**WHAT IS NEEDED:** Exact repetition of every entry is required.

**RECORDED DATA:**
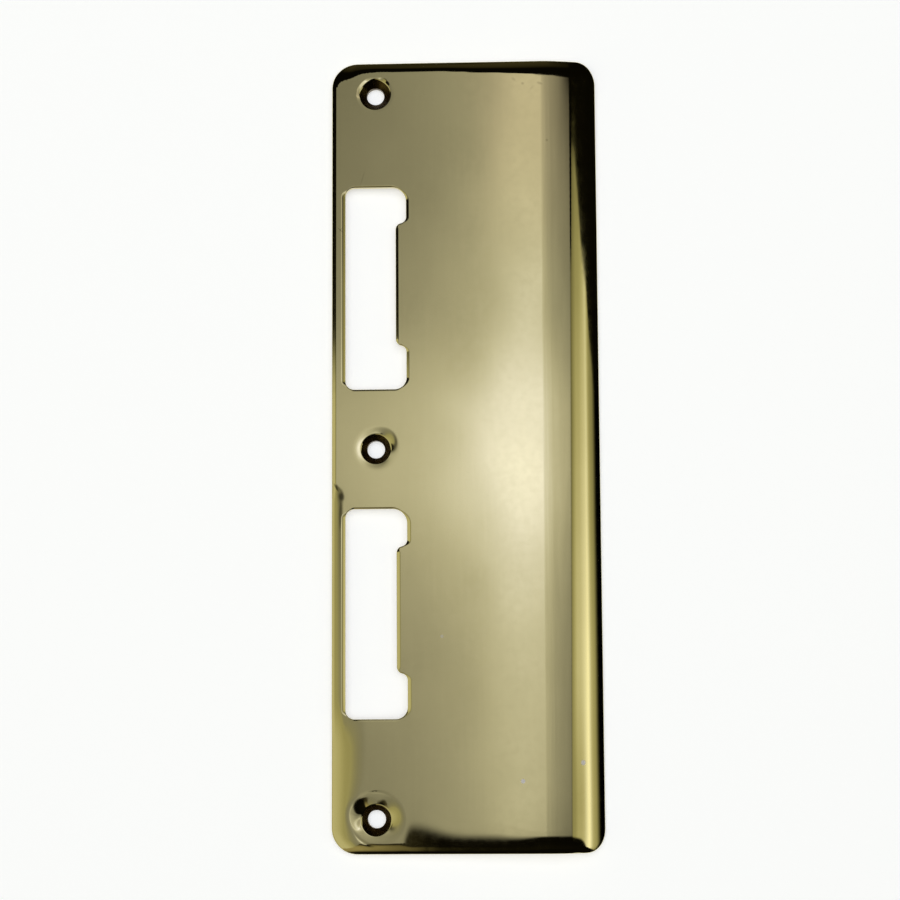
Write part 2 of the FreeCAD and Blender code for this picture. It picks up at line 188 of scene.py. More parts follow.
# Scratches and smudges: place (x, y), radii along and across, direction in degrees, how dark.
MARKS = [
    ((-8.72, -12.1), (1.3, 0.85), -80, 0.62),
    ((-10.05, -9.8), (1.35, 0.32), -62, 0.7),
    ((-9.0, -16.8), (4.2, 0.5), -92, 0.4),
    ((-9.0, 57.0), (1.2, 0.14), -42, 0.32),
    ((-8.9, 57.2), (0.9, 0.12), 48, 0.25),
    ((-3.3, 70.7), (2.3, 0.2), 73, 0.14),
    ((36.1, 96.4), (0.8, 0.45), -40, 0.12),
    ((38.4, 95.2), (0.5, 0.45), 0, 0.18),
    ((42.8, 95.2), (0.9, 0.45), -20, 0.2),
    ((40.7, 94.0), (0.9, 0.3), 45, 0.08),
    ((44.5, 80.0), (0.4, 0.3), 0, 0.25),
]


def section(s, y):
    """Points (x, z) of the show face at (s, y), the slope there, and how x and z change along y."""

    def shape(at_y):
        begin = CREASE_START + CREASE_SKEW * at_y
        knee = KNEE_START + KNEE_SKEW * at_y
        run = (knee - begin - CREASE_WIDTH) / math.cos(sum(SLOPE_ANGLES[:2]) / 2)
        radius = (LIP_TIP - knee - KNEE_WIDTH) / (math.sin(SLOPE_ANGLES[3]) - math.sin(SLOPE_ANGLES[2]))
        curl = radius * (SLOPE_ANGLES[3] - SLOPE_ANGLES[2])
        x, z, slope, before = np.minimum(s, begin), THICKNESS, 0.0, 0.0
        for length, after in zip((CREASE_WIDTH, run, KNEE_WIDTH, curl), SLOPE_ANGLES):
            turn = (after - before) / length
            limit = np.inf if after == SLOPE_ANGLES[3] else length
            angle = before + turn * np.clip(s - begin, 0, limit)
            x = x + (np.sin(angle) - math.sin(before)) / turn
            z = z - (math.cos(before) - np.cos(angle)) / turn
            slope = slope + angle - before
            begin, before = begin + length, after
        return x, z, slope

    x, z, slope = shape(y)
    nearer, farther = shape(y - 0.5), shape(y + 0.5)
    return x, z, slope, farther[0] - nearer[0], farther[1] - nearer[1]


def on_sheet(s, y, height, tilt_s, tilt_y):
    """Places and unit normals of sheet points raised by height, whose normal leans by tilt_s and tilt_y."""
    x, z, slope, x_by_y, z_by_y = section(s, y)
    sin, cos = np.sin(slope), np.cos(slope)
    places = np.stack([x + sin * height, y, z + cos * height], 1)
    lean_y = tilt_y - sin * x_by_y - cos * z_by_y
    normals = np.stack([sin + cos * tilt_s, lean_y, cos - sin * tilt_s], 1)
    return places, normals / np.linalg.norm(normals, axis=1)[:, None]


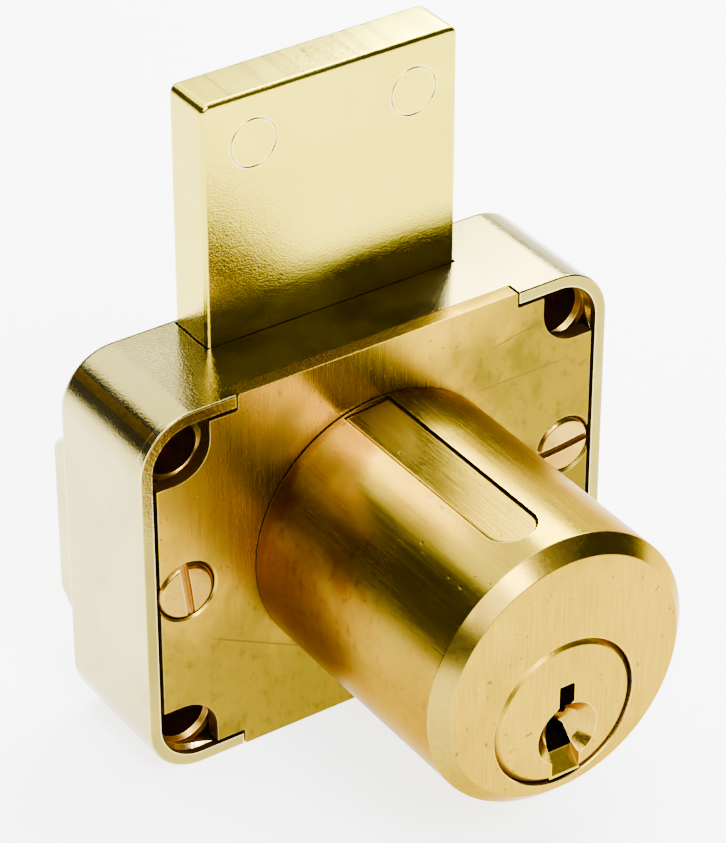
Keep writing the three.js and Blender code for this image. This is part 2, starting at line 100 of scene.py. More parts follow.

**RESPONSE TO THIS EXERCISE:**
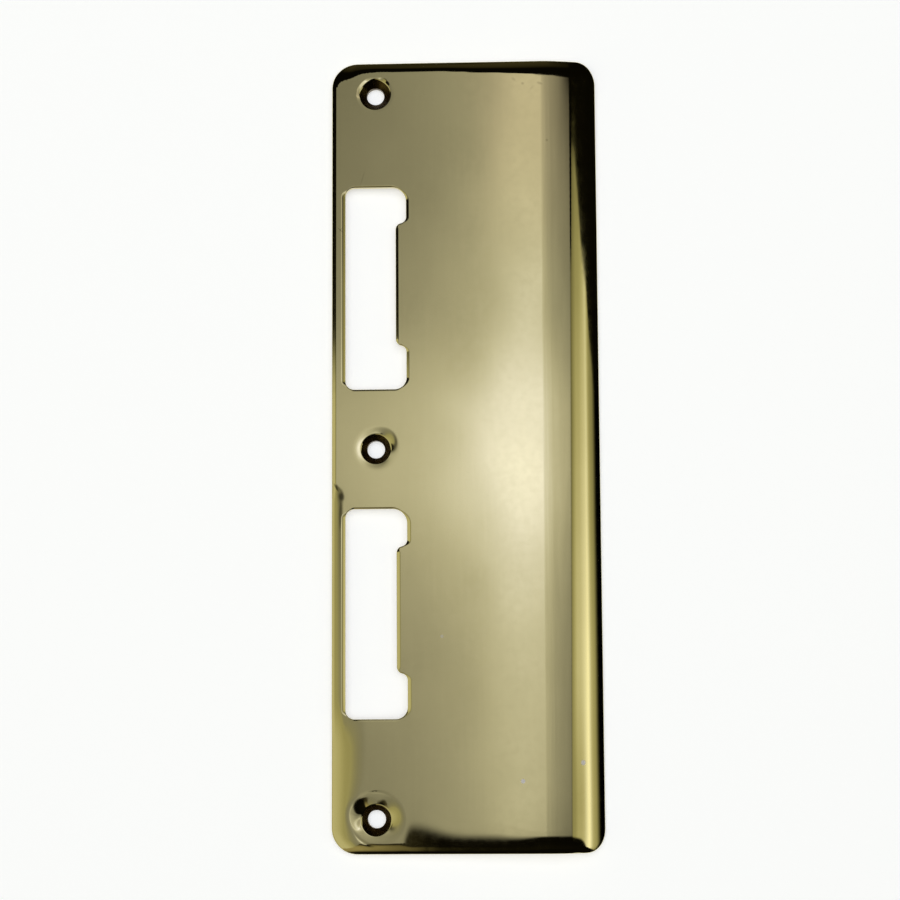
Write part 2 of the FreeCAD and Blender code for this picture. It picks up at line 188 of scene.py. More parts follow.
# Scratches and smudges: place (x, y), radii along and across, direction in degrees, how dark.
MARKS = [
    ((-8.72, -12.1), (1.3, 0.85), -80, 0.62),
    ((-10.05, -9.8), (1.35, 0.32), -62, 0.7),
    ((-9.0, -16.8), (4.2, 0.5), -92, 0.4),
    ((-9.0, 57.0), (1.2, 0.14), -42, 0.32),
    ((-8.9, 57.2), (0.9, 0.12), 48, 0.25),
    ((-3.3, 70.7), (2.3, 0.2), 73, 0.14),
    ((36.1, 96.4), (0.8, 0.45), -40, 0.12),
    ((38.4, 95.2), (0.5, 0.45), 0, 0.18),
    ((42.8, 95.2), (0.9, 0.45), -20, 0.2),
    ((40.7, 94.0), (0.9, 0.3), 45, 0.08),
    ((44.5, 80.0), (0.4, 0.3), 0, 0.25),
]


def section(s, y):
    """Points (x, z) of the show face at (s, y), the slope there, and how x and z change along y."""

    def shape(at_y):
        begin = CREASE_START + CREASE_SKEW * at_y
        knee = KNEE_START + KNEE_SKEW * at_y
        run = (knee - begin - CREASE_WIDTH) / math.cos(sum(SLOPE_ANGLES[:2]) / 2)
        radius = (LIP_TIP - knee - KNEE_WIDTH) / (math.sin(SLOPE_ANGLES[3]) - math.sin(SLOPE_ANGLES[2]))
        curl = radius * (SLOPE_ANGLES[3] - SLOPE_ANGLES[2])
        x, z, slope, before = np.minimum(s, begin), THICKNESS, 0.0, 0.0
        for length, after in zip((CREASE_WIDTH, run, KNEE_WIDTH, curl), SLOPE_ANGLES):
            turn = (after - before) / length
            limit = np.inf if after == SLOPE_ANGLES[3] else length
            angle = before + turn * np.clip(s - begin, 0, limit)
            x = x + (np.sin(angle) - math.sin(before)) / turn
            z = z - (math.cos(before) - np.cos(angle)) / turn
            slope = slope + angle - before
            begin, before = begin + length, after
        return x, z, slope

    x, z, slope = shape(y)
    nearer, farther = shape(y - 0.5), shape(y + 0.5)
    return x, z, slope, farther[0] - nearer[0], farther[1] - nearer[1]


def on_sheet(s, y, height, tilt_s, tilt_y):
    """Places and unit normals of sheet points raised by height, whose normal leans by tilt_s and tilt_y."""
    x, z, slope, x_by_y, z_by_y = section(s, y)
    sin, cos = np.sin(slope), np.cos(slope)
    places = np.stack([x + sin * height, y, z + cos * height], 1)
    lean_y = tilt_y - sin * x_by_y - cos * z_by_y
    normals = np.stack([sin + cos * tilt_s, lean_y, cos - sin * tilt_s], 1)
    return places, normals / np.linalg.norm(normals, axis=1)[:, None]


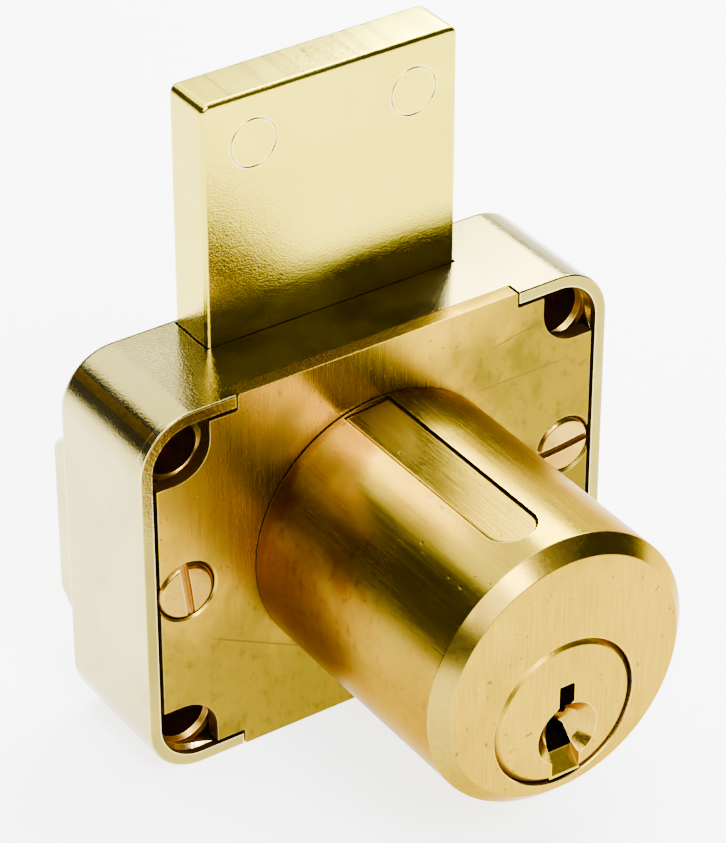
Keep writing the three.js and Blender code for this image. This is part 2, starting at line 100 of scene.py. More parts follow.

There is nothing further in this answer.